BBI is back

  • 15 Jul 2020
  • 2 Mins Read
  • 〜 by The Vellum Team

1.    BBI is back

Raila Odinga’s treatment in Dubai was last week reported to have been the reason the release of the final Building Bridges Initiative (BBI) report would not be released.

With the former Prime Minister this week declaring that he is fit and ready, and the tem of the team having come to an end, it looks like the season of the BBI could be back, and with it, the politics and political realignments.

The report will once again test the strength of the realigned factions of the Jubilee Party.

The President appears to be in the final stages of refurbishing the party and has lined up his troops to push through the amendments to various laws and the Constitution that will go towards implementation of the report’s recommendations.

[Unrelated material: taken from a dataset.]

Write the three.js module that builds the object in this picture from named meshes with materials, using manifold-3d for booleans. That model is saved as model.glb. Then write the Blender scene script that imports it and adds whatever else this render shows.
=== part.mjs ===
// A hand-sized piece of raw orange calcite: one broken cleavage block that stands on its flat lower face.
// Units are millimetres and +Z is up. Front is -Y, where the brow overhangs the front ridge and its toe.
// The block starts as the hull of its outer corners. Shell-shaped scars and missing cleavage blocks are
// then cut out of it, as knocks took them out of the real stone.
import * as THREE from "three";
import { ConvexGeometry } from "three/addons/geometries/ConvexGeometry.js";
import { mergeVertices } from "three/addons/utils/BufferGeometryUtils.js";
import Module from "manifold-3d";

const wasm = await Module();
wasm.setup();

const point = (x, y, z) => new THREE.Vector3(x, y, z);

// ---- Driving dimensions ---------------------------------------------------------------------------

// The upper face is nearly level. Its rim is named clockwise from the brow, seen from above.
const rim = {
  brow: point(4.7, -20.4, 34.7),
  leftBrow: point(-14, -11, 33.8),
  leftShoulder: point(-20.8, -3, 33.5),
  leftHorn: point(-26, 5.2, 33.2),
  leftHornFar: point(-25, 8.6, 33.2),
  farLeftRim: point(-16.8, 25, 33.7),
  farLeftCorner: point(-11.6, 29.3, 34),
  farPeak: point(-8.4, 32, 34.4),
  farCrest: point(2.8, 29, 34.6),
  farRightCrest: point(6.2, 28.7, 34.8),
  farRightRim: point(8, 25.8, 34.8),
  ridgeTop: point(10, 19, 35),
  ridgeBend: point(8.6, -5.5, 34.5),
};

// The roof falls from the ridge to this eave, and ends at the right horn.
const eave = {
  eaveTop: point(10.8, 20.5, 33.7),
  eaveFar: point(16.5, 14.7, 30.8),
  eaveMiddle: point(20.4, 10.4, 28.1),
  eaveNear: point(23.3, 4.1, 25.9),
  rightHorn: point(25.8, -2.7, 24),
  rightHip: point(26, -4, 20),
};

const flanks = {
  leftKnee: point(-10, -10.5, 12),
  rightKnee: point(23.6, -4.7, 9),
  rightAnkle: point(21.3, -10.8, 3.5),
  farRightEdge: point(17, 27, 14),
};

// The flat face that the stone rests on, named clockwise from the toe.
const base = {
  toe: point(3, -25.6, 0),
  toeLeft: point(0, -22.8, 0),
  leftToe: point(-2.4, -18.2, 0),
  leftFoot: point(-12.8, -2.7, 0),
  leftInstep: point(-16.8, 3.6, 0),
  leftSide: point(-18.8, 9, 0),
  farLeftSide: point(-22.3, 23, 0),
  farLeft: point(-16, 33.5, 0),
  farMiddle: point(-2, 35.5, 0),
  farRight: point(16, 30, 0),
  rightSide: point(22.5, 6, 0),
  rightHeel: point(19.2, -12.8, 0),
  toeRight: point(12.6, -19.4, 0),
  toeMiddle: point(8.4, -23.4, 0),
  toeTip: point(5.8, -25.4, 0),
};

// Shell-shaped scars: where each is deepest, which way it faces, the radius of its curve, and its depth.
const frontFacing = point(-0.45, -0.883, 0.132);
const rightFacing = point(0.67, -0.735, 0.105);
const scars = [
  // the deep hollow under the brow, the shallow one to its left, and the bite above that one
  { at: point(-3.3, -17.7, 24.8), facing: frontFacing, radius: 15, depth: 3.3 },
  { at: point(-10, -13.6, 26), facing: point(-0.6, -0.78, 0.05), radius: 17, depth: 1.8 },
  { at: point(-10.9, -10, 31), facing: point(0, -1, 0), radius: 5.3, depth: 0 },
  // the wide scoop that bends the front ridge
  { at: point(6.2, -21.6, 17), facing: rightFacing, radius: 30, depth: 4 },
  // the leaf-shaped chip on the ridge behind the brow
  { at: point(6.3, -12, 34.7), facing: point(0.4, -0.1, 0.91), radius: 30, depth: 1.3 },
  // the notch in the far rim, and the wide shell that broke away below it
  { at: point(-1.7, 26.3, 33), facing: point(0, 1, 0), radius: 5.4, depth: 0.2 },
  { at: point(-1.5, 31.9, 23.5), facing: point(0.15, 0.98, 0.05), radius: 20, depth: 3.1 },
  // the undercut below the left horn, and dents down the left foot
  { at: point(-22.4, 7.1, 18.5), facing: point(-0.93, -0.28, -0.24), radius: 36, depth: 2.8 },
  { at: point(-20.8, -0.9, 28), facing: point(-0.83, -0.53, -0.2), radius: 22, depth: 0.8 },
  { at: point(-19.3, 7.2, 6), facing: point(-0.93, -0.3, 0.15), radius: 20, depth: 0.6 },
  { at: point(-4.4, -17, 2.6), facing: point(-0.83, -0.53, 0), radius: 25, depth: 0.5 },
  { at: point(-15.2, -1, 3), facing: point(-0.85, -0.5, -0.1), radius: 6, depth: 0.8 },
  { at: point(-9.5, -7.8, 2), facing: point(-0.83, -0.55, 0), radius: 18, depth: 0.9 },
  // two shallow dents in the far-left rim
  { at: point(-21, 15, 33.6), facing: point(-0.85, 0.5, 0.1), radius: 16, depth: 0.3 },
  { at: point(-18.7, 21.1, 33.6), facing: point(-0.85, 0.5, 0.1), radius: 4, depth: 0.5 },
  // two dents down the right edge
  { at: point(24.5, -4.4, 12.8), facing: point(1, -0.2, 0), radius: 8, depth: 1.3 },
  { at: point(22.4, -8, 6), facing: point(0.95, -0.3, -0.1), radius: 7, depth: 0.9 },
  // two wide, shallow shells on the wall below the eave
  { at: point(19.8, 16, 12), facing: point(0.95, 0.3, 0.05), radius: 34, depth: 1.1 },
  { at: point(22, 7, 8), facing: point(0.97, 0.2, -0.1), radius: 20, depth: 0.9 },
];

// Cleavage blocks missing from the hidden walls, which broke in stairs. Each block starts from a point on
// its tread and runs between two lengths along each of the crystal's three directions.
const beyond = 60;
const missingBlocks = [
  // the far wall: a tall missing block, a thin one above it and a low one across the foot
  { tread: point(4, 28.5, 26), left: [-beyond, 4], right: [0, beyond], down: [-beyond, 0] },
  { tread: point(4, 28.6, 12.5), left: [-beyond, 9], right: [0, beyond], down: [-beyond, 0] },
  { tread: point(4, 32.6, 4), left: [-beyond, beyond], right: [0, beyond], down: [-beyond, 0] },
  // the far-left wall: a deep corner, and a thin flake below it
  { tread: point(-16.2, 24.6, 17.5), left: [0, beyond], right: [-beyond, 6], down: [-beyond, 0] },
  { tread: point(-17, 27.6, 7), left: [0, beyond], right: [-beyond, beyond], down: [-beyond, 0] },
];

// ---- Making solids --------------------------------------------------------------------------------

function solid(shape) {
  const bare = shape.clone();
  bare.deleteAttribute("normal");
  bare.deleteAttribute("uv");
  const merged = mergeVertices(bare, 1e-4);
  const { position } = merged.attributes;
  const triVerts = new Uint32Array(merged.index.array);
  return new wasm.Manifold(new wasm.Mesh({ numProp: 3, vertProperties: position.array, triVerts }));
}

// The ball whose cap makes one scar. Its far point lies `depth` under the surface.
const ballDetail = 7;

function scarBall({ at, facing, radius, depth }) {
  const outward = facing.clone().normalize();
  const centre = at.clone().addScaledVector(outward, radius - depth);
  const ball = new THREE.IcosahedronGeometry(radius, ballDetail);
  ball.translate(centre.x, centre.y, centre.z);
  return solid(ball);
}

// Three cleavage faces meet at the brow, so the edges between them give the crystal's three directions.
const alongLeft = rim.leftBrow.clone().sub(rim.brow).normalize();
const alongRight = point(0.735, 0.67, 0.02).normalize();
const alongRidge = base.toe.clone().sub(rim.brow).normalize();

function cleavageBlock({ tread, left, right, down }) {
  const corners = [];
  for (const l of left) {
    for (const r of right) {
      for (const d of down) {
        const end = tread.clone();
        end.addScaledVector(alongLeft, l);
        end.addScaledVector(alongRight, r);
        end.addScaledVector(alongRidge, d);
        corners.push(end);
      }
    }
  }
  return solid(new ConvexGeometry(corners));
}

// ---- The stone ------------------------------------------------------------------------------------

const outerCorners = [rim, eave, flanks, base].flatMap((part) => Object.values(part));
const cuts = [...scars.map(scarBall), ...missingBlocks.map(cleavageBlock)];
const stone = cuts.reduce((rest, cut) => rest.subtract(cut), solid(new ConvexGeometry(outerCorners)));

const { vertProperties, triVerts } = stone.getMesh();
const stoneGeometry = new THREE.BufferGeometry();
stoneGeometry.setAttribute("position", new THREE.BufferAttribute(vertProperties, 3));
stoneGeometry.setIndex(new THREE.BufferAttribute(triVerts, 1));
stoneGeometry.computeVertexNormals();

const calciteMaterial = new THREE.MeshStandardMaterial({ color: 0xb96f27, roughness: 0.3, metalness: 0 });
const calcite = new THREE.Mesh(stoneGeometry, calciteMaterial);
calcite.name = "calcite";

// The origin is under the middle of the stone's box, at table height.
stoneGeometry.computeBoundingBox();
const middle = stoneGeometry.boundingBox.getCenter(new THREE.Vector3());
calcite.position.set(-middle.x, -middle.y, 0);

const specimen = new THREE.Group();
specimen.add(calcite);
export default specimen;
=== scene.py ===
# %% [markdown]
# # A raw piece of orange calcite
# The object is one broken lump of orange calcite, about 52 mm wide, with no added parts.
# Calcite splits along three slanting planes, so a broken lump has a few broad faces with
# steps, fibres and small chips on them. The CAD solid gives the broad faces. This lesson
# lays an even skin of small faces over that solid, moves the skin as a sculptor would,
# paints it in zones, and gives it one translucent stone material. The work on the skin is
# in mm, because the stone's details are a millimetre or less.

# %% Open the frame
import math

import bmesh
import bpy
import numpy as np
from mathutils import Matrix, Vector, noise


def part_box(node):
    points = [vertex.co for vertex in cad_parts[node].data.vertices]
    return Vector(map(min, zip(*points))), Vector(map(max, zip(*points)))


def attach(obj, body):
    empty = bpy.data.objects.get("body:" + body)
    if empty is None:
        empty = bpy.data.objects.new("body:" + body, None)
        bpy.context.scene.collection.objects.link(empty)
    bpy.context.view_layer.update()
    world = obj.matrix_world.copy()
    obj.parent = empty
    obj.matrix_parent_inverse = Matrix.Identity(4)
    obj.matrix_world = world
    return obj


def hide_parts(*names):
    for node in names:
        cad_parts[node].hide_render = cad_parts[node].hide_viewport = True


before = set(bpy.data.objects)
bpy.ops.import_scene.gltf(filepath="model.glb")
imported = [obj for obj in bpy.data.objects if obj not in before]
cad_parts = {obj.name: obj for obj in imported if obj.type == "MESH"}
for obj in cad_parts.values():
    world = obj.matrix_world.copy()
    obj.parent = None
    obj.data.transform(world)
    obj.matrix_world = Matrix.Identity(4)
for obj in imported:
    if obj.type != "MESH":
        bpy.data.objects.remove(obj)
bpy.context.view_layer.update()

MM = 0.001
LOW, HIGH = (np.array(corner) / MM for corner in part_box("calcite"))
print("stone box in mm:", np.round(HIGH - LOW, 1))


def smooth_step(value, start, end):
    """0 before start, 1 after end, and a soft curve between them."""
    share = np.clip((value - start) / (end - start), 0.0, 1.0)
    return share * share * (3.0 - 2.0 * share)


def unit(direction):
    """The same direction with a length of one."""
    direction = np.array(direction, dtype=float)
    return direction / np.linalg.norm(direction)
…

The strategy will now be to use the parliamentary route to initiate the changes, as opposed to the popular movement, which would have required the collection of one million signatures for the Bill to be presented to the electoral commission.

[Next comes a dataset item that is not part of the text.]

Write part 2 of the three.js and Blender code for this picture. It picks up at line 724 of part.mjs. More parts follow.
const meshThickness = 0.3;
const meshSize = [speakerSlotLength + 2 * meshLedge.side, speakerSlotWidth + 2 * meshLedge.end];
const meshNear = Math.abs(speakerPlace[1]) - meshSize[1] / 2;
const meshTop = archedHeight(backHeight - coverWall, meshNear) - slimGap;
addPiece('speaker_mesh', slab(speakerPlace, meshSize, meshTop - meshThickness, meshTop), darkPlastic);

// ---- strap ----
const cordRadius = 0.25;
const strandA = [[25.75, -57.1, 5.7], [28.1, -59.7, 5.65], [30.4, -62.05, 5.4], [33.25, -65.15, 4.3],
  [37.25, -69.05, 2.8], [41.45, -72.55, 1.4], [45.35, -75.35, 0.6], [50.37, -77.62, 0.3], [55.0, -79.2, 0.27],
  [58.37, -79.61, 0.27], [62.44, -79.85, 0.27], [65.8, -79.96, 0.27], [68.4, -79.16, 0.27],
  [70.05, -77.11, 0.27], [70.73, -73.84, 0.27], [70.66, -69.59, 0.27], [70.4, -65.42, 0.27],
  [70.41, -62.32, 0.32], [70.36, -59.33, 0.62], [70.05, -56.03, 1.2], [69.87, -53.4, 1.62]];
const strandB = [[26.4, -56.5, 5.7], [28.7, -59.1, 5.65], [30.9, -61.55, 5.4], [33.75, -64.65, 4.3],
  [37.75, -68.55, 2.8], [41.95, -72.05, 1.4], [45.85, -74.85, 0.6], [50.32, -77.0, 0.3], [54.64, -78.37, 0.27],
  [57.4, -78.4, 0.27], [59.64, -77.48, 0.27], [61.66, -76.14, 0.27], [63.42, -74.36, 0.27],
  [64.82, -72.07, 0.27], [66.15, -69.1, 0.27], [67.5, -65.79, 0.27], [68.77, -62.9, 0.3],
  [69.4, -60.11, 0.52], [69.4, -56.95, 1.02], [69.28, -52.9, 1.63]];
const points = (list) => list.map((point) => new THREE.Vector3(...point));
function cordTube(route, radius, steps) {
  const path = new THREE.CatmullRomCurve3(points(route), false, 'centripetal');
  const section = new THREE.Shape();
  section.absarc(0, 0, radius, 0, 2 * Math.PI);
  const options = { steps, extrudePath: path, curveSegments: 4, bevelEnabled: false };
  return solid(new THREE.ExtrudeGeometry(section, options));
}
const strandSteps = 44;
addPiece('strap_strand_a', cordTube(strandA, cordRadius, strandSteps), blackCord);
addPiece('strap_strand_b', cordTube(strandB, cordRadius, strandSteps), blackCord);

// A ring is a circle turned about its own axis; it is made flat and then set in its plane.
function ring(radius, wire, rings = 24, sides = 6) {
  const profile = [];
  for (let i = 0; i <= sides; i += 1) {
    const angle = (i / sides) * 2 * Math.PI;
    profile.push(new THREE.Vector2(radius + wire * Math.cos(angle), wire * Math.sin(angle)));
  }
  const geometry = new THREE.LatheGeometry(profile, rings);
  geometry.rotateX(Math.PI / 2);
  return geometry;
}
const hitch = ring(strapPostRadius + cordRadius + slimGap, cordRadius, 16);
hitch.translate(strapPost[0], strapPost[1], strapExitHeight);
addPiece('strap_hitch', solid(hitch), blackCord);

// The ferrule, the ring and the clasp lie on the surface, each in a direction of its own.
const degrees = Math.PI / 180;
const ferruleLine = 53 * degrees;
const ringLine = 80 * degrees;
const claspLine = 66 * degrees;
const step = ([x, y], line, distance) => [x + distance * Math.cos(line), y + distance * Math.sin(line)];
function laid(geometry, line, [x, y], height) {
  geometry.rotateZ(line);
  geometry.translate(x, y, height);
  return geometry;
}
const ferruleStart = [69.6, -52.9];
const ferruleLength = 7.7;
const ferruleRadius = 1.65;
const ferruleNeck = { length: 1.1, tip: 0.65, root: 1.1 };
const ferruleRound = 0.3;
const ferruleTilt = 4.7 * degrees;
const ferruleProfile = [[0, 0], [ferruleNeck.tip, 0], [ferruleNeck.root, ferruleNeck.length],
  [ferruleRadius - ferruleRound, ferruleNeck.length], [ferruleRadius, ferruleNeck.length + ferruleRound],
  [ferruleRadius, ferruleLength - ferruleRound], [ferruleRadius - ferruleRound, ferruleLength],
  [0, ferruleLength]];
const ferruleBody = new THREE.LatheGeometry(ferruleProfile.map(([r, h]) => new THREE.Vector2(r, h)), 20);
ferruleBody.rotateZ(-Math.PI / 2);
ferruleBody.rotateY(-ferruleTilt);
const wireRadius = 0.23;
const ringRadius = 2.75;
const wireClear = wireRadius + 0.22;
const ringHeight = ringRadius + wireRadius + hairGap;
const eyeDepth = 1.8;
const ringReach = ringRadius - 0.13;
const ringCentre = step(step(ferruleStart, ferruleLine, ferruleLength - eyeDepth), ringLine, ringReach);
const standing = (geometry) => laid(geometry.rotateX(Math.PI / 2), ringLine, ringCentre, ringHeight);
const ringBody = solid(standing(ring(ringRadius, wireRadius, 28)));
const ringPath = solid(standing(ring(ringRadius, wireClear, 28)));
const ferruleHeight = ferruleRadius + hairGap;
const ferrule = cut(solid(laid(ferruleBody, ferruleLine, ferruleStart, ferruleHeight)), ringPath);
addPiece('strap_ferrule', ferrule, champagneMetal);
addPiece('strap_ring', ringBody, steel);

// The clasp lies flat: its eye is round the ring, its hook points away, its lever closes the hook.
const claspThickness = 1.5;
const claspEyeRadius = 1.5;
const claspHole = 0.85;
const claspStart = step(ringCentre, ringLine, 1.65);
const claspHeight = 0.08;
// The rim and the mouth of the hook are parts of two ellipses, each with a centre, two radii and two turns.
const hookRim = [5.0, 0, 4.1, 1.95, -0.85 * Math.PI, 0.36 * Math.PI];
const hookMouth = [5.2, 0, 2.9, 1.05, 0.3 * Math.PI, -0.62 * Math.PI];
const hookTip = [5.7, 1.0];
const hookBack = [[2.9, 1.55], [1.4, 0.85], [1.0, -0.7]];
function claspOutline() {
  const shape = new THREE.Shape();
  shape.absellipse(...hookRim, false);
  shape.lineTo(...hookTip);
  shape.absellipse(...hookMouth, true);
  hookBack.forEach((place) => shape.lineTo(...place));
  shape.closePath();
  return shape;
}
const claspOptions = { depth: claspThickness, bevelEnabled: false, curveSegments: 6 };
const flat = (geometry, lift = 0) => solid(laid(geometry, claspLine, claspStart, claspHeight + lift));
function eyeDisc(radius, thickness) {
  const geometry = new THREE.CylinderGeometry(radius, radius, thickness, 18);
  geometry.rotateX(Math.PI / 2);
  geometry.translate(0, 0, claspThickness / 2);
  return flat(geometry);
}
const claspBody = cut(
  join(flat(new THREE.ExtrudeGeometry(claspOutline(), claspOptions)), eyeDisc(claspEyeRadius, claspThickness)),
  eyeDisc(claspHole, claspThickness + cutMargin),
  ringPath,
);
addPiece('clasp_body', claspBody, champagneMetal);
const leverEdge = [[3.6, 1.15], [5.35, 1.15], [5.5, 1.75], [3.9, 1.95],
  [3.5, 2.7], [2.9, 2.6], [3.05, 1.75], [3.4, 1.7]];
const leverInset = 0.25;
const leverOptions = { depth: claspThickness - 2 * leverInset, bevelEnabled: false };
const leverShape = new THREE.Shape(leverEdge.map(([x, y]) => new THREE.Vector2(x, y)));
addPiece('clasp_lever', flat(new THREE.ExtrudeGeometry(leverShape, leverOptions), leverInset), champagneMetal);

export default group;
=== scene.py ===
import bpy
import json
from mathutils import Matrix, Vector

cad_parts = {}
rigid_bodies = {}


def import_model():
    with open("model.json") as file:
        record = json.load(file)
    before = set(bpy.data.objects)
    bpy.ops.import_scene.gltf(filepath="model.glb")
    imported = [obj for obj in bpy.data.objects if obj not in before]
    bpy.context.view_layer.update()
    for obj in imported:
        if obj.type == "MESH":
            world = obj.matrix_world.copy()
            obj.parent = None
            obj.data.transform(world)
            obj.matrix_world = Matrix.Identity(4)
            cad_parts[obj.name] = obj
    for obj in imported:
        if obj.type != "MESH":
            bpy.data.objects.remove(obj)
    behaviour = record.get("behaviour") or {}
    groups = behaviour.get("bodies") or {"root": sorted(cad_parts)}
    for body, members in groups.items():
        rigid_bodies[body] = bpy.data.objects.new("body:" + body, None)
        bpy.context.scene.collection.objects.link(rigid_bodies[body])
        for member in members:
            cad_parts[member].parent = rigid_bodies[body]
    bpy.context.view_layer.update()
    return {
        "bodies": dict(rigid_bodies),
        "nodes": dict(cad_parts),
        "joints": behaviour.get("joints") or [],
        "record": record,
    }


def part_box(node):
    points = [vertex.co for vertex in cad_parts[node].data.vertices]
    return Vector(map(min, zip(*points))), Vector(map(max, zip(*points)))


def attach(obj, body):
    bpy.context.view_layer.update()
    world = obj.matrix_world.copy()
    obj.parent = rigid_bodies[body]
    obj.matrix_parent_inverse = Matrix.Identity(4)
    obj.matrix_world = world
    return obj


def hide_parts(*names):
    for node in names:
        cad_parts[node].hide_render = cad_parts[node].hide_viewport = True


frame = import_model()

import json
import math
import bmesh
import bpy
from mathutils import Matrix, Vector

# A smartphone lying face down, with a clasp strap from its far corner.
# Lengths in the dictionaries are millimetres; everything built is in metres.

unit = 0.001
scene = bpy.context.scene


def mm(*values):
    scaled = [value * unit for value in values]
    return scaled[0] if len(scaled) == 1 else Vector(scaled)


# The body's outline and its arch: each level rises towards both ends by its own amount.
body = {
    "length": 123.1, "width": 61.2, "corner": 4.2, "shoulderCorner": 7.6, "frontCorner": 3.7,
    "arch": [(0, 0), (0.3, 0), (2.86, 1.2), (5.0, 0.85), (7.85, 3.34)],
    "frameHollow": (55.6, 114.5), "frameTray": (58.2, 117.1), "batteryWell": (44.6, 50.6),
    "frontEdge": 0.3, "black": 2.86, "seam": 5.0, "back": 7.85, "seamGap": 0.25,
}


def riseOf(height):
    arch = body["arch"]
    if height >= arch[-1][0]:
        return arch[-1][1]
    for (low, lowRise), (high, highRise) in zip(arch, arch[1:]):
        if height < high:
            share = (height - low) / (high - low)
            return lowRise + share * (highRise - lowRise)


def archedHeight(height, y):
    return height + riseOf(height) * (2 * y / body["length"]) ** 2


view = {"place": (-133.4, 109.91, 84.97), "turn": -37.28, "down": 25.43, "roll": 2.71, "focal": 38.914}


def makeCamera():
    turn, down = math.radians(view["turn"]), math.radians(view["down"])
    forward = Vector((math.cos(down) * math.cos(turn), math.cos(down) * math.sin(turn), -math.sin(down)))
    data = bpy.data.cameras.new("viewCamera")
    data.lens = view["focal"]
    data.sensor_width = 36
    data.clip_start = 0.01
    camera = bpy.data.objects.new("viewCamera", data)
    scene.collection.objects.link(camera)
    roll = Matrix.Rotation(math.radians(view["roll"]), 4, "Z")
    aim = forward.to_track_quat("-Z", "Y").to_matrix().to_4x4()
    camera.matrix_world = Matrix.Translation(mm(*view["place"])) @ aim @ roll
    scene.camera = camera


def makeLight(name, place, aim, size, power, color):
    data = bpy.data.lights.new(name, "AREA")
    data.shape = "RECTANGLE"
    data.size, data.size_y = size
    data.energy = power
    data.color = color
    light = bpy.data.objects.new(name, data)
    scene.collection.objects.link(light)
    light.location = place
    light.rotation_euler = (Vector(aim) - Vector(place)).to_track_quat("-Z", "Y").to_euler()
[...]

Now, he appears to have the numbers in Parliament as the previous Opposition has crossed over and will be willing to back the report.

For the President’s camp, the tricky part, if the BBI proposes it, will be convincing the public that there is a need to create the Prime Minister’s position. The proposal would make good fodder for Deputy President William Ruto’s camp, who are keen not to have a referendum before the elections.

2.     Ngong Forest evictions

The announcement by the Kenya Forest Service that 800 homes sit on land that was illegally hived off Ngong Forest has reignited debate about the veracity of State-issued land ownership documents.

It seems like a large number of middle-class homes would give the Government pause but the Director General of the Nairobi Metropolitan Service, Major-General Mohamed Badi indicated that repossession would continue.

While the eviction of people from Government land in Ruai and Kariobangi raised a storm, the class of people affected by this round could cause more complaints and anger.

The choice for the Government is between letting people go because of long-buried mistakes or showing resolve to correct past misdeeds and enforce the law.

Either direction is bound to have an impact.